Wednesday, February 10, 2010

The Fabric of Faithfulness



In thinking about starting this blog, and considering a name for it, I’ve been grappling with a book about young adults, and the challenges they face in becoming faithful followers of Christ. Several years ago in our church library, I came across Steven Garber’s The Fabric of Faithfulness: Weaving together Belief and Behavior. I kept it so long the librarians tracked me down looking for it, and I finally bought my own copy.

Garber recounts conversations with many young adults, exploring the questions “What do you care about, and why?” and pushing to discover: “What is it that happens when a person , moving from student years into adulthood, continues to construct a coherent life? How does a worldview become a way of life?

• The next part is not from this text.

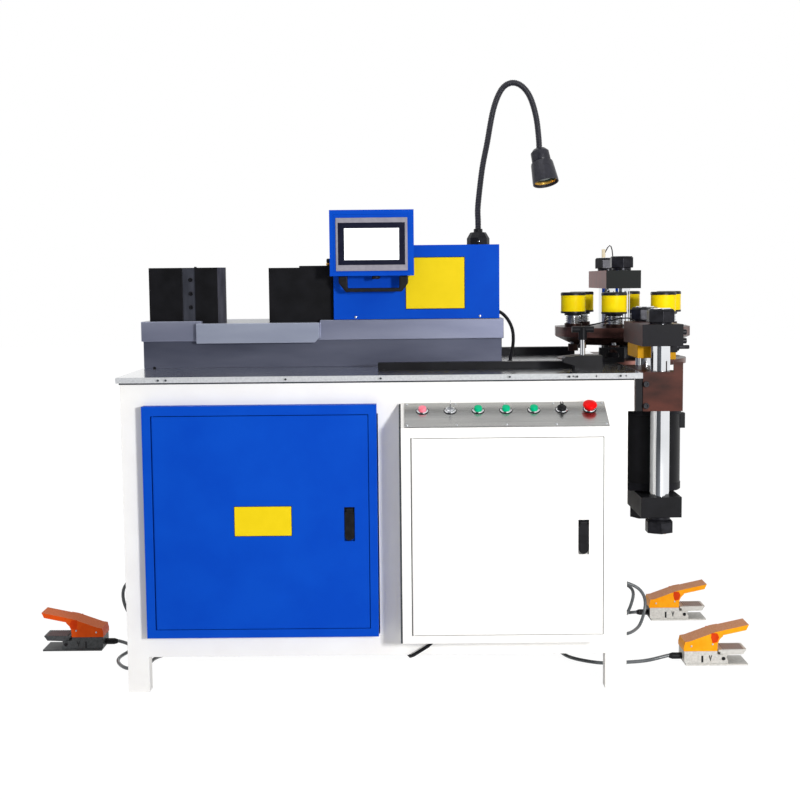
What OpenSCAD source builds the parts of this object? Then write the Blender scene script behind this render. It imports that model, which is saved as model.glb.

How do students learn to connect presuppostions with practice – belief about the world with life in the world?”

Garber has much to say about the process of faith formation during the post-high school, young adult years, the purposes of education, the integration of faith and learning. As he talks with adults who have moved on to mature faith, those who “with substantial integrity have connected belief to behavior, personally as well as publicly,” he identifies three essentials, or what he calls three “strands” that must be woven together:


Convictions: They were taught a worldview which was sufficient for the questions and crises of the next twenty years, particularly the challenge of  modern and postmodern consciousness with its implicit secularization and pluralization.
Character: They met a teacher who incarnated the worldview which they were coming to consciously identify as their own, and in and through that relationship they saw that it was possible to reside within that worldview themselves.
Community: They made choices over the years to live out their worldview in the company of mutually committed folk who provided a network of stimulation and support which showed that the ideas could be coherent across the whole of life.
 What does that mean for me as both parent and youth pastor?

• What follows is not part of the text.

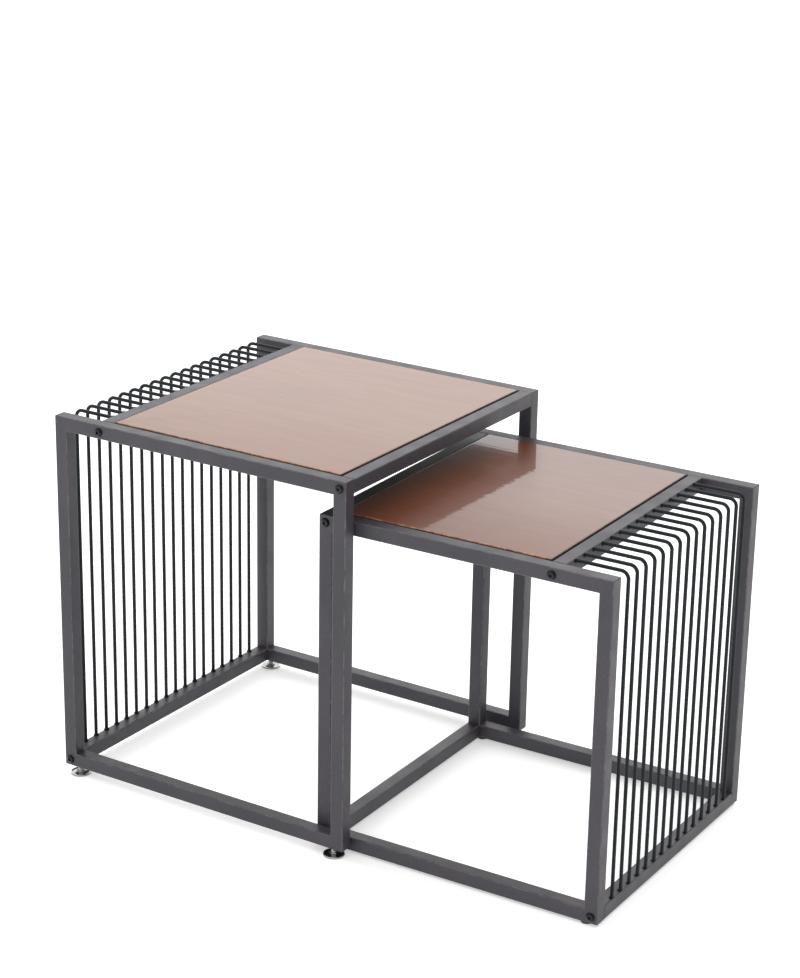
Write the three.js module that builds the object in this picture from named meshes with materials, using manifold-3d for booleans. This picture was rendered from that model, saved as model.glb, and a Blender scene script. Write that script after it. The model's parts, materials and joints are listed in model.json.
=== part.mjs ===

Convictions: I need to be talking about worldview, ways of seeing and knowing, and making sure I am clear in my own belief, but approachable to answer the questions that inevitably, repeatedly, confront our kids. It means working hard to create a safe place where worldview questions are explored, considered, and faithful alternatives are explained and affirmed.

Character: I need to incarnate, with humility and transparency, the reality of the gospel lived out in this place, this time. But I also need to be finding ways to help kids meet other adults, many other adults, who are equally committed to living as faithful followers of Christ.

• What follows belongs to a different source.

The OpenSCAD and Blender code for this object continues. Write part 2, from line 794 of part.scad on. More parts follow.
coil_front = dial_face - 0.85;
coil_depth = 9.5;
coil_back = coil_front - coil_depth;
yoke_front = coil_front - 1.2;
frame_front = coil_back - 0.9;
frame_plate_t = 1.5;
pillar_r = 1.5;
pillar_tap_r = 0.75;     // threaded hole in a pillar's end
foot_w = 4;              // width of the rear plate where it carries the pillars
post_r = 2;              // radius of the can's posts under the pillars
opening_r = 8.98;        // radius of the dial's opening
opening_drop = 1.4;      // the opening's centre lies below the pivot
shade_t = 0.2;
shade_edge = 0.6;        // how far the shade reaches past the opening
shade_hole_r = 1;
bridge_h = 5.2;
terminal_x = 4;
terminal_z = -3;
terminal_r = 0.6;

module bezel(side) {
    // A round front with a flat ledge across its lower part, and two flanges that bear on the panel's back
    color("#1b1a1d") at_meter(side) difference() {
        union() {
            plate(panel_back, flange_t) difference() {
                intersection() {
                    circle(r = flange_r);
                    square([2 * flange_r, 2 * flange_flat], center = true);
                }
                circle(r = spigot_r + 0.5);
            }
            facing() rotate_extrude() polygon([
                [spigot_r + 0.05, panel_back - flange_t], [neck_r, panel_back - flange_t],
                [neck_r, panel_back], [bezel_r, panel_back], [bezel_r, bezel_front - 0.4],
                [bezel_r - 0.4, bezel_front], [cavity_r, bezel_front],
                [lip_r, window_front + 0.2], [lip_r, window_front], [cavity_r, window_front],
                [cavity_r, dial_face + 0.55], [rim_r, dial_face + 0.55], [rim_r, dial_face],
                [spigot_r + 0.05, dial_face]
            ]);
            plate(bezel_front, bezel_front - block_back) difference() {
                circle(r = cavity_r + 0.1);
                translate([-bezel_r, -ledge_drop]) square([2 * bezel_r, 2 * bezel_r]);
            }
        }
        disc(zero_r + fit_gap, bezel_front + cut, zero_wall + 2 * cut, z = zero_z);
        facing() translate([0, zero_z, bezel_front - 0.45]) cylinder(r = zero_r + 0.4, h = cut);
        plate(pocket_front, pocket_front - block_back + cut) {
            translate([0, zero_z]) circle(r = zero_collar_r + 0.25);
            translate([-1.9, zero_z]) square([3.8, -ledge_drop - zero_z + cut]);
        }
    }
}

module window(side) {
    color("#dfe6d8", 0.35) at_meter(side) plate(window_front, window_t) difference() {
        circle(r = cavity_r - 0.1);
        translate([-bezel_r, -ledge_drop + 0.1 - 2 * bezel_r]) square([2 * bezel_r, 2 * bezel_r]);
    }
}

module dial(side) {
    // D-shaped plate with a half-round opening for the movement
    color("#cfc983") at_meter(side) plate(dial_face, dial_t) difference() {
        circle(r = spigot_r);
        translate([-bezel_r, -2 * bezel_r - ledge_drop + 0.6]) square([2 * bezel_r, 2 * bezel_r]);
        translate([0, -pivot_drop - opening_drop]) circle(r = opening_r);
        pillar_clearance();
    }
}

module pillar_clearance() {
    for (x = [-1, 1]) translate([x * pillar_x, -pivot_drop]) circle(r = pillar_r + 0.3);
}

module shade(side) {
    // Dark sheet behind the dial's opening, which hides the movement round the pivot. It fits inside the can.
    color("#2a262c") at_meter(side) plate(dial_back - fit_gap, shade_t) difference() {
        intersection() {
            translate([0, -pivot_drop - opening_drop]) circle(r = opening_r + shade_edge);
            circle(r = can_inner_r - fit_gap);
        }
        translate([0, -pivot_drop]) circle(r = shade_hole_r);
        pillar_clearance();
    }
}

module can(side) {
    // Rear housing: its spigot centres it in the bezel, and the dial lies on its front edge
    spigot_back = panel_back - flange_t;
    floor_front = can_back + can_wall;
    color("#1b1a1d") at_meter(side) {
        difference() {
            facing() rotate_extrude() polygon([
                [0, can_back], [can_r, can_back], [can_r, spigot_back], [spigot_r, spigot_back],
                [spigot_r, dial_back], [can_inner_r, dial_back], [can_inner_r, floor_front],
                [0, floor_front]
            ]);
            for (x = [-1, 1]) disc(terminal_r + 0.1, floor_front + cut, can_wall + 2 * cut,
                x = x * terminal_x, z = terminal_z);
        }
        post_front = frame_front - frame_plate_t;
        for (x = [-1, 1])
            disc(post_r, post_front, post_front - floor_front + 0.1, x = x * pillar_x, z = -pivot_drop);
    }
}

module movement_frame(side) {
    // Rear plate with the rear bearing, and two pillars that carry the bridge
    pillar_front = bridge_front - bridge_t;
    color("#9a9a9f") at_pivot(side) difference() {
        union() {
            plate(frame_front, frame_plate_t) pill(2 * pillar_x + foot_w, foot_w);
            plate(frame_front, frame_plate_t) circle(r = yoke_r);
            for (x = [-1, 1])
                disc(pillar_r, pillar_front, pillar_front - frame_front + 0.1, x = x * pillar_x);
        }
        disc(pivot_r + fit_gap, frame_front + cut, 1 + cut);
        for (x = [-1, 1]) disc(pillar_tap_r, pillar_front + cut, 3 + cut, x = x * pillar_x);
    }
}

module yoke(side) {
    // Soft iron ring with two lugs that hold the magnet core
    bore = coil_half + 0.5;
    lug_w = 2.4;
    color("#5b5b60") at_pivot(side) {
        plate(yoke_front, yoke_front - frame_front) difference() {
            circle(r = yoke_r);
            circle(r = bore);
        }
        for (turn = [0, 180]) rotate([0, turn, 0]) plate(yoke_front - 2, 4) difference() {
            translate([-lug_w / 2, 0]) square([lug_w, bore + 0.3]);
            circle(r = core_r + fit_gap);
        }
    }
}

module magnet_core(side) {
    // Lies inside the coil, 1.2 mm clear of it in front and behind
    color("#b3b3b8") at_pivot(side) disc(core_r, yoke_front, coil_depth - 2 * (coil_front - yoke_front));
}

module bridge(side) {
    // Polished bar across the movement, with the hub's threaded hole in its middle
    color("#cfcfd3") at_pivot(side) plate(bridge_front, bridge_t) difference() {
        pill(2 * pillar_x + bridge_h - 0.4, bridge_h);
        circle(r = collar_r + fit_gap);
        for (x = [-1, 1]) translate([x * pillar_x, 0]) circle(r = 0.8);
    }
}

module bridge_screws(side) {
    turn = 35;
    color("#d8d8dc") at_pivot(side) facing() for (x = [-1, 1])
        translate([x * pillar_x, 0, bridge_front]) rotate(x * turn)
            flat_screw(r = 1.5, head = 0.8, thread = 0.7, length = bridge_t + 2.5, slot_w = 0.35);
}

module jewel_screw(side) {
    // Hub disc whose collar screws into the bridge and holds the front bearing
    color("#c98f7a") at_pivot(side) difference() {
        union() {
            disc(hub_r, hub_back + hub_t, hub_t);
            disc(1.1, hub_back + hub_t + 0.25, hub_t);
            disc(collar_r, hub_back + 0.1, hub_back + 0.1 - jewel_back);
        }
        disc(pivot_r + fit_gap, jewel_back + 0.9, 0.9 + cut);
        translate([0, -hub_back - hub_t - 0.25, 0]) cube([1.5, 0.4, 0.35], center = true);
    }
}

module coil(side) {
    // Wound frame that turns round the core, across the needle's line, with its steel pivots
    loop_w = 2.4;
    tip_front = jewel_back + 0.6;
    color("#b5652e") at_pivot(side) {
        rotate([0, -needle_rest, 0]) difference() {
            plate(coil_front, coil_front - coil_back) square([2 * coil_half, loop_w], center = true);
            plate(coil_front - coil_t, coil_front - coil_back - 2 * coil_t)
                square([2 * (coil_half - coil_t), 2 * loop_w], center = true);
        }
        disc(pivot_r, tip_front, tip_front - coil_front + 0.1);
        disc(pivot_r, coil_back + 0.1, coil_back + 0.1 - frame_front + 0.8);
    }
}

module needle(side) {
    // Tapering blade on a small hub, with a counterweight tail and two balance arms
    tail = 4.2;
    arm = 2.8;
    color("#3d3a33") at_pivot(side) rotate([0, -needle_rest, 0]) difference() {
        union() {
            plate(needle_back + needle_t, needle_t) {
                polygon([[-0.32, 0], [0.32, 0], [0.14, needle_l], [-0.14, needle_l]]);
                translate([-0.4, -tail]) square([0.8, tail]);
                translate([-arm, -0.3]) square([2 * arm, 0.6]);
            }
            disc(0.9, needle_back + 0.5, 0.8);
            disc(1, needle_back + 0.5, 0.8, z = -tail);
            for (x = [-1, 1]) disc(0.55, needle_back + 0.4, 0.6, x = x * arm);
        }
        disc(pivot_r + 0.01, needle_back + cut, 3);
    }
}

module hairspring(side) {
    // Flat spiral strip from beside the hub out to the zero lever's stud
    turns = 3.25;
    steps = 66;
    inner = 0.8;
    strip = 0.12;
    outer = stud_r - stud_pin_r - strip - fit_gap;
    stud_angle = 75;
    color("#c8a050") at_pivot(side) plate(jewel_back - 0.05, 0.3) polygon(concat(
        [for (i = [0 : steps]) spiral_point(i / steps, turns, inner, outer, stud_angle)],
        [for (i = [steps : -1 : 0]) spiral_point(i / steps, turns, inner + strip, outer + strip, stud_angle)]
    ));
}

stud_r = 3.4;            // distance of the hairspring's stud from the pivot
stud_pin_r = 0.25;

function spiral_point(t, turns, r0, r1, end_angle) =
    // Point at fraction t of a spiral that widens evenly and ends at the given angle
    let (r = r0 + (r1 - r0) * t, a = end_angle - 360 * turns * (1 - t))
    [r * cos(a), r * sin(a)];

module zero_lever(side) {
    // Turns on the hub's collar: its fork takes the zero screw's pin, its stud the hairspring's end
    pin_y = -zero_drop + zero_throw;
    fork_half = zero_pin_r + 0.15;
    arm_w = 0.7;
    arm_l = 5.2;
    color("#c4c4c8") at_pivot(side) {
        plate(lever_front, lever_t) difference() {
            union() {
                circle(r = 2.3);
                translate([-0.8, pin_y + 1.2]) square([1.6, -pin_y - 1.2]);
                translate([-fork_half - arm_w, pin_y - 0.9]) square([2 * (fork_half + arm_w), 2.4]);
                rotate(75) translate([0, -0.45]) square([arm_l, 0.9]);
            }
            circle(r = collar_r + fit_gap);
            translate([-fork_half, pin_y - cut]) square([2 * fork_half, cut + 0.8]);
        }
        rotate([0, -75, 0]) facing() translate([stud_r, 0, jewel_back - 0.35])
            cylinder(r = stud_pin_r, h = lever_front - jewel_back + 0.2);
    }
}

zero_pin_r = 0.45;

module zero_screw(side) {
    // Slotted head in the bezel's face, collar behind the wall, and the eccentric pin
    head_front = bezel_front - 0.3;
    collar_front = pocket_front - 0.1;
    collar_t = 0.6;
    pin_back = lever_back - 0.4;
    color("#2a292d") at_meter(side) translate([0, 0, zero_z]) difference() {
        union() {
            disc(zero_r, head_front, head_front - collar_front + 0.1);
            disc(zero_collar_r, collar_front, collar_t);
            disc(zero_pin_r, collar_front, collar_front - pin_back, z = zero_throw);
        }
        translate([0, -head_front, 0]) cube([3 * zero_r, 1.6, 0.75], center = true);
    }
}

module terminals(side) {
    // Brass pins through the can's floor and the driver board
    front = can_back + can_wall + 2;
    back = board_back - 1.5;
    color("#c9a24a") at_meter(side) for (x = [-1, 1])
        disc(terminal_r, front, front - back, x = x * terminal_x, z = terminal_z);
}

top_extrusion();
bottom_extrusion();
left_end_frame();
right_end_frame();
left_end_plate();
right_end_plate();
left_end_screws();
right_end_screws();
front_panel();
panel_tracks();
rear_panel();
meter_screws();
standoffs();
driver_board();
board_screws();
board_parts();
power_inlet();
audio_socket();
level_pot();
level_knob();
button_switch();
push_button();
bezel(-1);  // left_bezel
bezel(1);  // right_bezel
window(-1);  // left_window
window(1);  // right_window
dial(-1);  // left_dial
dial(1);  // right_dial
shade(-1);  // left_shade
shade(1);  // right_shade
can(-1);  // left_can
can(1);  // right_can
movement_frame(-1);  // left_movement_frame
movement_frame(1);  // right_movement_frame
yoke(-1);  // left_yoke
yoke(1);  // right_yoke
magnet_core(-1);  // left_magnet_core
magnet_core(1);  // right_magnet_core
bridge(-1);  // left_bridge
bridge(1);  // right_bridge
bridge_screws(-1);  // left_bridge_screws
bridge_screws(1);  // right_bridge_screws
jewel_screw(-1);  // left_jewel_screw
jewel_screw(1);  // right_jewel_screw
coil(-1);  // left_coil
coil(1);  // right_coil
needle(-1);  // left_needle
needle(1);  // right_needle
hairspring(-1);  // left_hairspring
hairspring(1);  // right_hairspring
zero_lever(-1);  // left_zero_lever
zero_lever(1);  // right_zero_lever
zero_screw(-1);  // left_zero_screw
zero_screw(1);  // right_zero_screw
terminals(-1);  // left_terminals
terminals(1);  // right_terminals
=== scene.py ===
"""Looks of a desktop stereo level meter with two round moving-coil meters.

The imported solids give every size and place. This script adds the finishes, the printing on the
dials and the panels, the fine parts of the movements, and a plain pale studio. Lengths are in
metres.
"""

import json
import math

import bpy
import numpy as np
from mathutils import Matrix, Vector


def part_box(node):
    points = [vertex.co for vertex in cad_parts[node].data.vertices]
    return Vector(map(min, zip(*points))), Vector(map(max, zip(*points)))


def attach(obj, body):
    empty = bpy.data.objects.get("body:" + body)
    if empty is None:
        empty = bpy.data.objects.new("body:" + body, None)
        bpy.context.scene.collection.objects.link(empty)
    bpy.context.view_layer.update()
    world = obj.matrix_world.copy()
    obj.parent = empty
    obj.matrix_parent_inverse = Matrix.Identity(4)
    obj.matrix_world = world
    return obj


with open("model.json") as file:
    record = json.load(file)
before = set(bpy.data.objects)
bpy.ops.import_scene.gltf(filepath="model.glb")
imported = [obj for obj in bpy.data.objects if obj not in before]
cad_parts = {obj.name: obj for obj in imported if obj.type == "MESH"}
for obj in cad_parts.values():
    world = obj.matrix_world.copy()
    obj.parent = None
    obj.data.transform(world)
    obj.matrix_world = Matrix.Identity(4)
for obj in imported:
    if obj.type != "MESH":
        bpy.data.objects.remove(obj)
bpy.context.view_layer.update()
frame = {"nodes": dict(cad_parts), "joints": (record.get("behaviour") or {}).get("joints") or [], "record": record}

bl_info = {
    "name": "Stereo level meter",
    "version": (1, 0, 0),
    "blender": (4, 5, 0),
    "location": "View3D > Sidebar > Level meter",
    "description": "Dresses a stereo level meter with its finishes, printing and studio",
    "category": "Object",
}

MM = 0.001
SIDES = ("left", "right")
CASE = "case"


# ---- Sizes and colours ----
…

Community: I need to encourage kids to find faithful communities in their colleges and beyond where they’ll be challenged and encouraged to live their faith coherently.

Just listing that out makes clear to me why I find this book so daunting, and why I find the need for community so compelling. Convictions, character, community, are all shaped and shared by a network of people. No one voice is adequate.

Yet in many ways, we live as if our faith is our own issue, not to be shared too much, not to be questioned too much, not to be held up against our actions, not to be taken too seriously.

So – this blog is a way to explore the habits of heart that isolate us, that make faithfulness harder, and to find ways to weave something different – the three-strand tapestry Garber describes, where conviction, character and community all merge to provide a web of safety, and fabric of faithfulness, for ourselves and our maturing children.